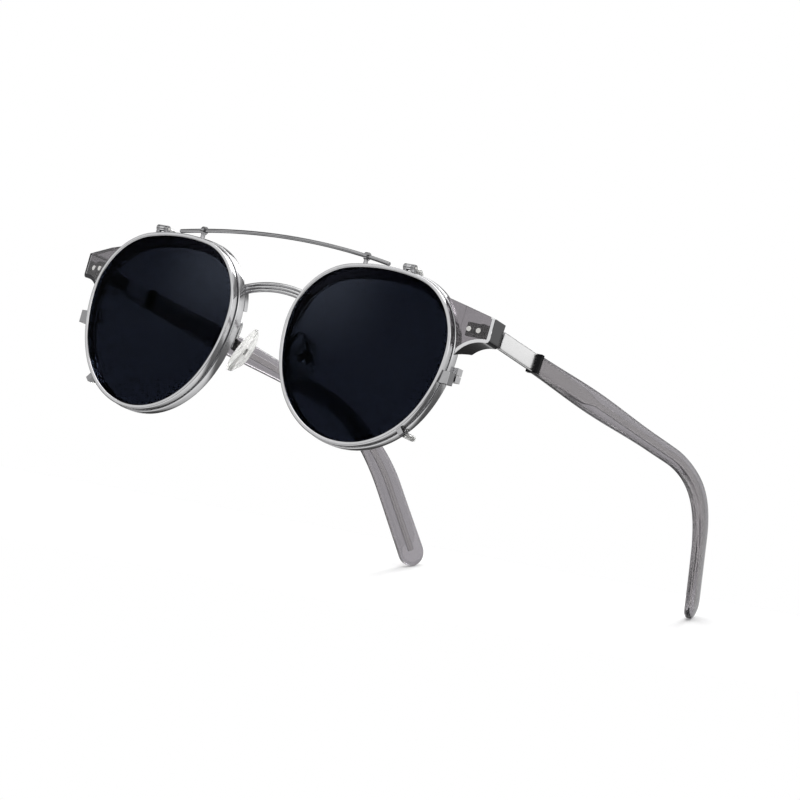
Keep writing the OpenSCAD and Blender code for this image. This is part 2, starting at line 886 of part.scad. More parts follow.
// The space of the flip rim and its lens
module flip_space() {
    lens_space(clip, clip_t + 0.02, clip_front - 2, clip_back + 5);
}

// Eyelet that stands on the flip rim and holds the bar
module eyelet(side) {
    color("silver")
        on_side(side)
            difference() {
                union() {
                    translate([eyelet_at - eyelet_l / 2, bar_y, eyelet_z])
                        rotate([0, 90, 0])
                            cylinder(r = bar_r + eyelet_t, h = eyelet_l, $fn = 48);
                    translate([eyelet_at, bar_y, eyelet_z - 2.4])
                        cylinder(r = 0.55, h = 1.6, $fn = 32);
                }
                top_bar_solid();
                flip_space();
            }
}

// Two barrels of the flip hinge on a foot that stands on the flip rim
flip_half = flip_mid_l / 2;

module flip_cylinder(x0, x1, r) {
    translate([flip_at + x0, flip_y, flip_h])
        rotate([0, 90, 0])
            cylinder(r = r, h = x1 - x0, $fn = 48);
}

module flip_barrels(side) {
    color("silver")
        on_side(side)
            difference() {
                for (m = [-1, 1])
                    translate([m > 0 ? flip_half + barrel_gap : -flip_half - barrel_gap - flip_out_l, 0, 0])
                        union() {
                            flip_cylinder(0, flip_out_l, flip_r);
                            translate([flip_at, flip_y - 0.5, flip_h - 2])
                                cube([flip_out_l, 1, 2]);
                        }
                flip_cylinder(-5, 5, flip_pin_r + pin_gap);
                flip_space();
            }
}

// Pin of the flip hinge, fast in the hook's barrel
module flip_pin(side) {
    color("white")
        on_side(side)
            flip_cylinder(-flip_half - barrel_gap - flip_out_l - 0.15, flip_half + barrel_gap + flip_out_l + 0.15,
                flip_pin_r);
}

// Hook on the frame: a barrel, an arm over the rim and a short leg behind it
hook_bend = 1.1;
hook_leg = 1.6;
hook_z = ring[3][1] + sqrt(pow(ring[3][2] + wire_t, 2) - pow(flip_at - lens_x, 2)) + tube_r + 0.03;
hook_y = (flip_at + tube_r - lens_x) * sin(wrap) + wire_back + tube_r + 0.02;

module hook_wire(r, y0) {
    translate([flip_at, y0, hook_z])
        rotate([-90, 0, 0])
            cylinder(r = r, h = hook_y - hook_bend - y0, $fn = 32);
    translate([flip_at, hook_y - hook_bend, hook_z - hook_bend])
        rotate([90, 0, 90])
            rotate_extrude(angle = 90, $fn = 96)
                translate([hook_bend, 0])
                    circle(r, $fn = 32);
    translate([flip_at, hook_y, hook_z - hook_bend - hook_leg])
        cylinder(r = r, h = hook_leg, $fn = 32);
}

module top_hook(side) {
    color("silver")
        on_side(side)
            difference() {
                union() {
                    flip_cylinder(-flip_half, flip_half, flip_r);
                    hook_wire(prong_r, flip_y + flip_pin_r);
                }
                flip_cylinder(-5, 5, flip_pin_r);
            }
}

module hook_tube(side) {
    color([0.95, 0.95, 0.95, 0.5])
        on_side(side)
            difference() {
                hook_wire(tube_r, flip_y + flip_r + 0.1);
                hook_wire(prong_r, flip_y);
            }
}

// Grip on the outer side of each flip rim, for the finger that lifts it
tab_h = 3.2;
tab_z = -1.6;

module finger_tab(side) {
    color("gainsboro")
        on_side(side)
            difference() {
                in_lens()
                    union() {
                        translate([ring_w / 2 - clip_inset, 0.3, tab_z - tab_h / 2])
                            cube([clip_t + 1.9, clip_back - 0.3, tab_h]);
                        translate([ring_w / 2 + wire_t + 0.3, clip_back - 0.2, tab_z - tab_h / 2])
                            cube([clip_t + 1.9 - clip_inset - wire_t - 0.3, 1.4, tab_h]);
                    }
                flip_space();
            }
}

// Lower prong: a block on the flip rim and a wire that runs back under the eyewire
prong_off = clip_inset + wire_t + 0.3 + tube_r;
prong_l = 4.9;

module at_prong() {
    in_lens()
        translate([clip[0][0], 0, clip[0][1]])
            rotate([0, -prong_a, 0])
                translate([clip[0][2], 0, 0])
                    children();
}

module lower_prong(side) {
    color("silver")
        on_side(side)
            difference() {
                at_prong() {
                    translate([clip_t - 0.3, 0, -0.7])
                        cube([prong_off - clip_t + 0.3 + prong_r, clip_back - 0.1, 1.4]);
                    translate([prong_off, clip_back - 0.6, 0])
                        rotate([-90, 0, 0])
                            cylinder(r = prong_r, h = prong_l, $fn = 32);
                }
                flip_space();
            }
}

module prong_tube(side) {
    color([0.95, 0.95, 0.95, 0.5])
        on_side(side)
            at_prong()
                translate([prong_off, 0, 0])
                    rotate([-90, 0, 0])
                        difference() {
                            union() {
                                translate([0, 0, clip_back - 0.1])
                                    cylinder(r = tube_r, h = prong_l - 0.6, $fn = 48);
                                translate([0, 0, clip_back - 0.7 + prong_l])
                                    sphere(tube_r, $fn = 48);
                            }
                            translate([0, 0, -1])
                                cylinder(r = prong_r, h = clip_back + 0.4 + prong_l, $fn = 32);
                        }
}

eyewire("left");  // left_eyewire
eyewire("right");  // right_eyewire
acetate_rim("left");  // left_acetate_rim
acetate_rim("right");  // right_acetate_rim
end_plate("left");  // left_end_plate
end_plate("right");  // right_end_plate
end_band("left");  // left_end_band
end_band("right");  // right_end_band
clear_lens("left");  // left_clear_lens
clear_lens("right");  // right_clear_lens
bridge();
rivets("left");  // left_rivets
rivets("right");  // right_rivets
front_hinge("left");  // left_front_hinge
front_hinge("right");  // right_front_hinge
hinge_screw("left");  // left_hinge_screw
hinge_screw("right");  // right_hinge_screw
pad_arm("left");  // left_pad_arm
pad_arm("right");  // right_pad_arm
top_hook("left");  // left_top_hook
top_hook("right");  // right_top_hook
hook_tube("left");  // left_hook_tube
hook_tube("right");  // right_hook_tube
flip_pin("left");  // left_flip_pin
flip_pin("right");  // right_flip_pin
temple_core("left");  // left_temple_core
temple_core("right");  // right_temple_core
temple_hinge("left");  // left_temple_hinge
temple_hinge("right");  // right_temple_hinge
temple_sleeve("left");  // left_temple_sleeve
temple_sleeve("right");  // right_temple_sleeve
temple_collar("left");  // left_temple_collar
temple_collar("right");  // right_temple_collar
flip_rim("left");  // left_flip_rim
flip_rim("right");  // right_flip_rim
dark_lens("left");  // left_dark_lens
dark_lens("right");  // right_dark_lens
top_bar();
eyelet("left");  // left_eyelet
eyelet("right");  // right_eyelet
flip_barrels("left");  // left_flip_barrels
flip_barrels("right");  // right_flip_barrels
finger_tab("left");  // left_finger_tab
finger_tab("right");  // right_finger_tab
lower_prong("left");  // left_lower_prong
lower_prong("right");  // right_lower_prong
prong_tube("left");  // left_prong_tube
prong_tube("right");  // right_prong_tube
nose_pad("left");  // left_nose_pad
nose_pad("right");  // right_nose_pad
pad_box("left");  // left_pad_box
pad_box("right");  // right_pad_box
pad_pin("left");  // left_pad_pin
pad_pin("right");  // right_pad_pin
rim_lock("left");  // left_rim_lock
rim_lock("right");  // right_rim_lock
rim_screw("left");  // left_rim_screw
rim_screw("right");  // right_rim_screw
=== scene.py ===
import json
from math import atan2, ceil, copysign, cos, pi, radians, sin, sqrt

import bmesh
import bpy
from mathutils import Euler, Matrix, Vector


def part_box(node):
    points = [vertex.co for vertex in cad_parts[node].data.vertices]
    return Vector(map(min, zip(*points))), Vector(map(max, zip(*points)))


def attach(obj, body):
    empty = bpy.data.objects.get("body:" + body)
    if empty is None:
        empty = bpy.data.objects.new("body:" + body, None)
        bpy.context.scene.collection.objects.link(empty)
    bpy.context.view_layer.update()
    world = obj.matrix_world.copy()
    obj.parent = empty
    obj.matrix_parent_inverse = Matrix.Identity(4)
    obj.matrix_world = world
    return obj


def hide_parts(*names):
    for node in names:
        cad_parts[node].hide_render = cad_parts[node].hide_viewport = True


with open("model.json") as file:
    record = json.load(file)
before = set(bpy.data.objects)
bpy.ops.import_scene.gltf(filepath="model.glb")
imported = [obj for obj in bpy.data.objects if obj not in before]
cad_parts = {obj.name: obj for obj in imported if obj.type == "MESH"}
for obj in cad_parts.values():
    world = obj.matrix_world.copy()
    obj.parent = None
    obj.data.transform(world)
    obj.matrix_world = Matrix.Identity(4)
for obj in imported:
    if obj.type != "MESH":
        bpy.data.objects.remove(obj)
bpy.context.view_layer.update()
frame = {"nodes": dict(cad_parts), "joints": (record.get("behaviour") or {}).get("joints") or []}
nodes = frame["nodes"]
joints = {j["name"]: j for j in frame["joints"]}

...

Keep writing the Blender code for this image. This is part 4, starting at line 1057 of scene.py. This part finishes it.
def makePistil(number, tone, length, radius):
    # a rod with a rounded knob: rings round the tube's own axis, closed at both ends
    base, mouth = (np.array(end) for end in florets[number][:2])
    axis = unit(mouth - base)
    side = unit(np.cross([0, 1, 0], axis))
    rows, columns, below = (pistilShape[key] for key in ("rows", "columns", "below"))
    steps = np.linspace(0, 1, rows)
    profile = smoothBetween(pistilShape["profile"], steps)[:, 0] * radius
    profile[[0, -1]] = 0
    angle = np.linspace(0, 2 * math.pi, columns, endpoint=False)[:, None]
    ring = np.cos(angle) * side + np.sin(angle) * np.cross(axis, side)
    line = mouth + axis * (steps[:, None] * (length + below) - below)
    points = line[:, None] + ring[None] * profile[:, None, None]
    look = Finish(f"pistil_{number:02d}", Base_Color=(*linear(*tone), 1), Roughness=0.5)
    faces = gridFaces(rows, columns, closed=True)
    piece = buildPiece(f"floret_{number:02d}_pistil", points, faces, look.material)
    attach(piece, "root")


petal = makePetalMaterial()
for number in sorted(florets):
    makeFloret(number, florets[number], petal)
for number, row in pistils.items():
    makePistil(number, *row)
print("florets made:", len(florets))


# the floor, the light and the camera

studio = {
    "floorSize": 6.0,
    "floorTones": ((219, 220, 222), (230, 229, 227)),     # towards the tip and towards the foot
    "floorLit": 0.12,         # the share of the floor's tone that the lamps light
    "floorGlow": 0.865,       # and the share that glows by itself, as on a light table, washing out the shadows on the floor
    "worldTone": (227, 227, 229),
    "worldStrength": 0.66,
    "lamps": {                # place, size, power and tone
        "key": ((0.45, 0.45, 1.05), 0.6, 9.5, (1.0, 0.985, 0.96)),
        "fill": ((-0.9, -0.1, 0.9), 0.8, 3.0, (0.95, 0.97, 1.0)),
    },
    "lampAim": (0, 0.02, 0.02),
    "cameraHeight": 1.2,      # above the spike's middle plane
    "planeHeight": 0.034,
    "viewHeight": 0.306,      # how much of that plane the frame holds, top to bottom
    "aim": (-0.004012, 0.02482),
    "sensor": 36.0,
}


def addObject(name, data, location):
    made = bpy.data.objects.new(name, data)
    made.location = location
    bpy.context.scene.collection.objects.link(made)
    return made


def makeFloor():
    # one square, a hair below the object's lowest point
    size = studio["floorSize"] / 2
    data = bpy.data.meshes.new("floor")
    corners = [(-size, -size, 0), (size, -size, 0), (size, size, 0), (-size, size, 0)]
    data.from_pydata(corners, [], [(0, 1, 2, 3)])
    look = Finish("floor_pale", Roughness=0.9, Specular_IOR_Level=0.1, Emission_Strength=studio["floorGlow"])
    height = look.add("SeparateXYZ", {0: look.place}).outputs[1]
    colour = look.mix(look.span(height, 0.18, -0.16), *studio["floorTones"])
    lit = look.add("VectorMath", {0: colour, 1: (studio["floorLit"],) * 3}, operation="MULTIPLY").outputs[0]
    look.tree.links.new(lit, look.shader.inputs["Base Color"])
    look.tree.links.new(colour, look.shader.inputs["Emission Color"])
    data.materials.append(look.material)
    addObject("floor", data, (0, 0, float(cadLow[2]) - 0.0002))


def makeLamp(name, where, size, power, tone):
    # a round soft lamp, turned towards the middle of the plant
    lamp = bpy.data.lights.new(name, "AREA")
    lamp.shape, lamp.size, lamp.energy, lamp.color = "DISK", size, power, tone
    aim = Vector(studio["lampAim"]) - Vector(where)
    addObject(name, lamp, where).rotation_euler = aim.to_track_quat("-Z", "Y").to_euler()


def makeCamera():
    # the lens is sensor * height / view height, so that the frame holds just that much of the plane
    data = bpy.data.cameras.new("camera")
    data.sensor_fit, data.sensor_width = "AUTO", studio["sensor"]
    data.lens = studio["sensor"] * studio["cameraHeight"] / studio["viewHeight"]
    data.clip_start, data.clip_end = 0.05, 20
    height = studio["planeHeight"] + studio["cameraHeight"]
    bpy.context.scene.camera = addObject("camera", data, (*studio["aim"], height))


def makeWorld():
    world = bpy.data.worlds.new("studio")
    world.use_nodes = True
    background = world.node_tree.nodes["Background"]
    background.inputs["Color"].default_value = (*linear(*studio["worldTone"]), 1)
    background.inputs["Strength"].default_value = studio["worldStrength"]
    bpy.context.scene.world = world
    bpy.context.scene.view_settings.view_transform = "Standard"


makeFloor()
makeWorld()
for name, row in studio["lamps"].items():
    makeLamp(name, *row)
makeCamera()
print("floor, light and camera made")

Task to complete => Take every line from the data above that holds "points" and copy it out.

Completed exercise =>
    points = [vertex.co for vertex in cad_parts[node].data.vertices]
    return Vector(map(min, zip(*points))), Vector(map(max, zip(*points)))
    points = line[:, None] + ring[None] * profile[:, None, None]
    piece = buildPiece(f"floret_{number:02d}_pistil", points, faces, look.material)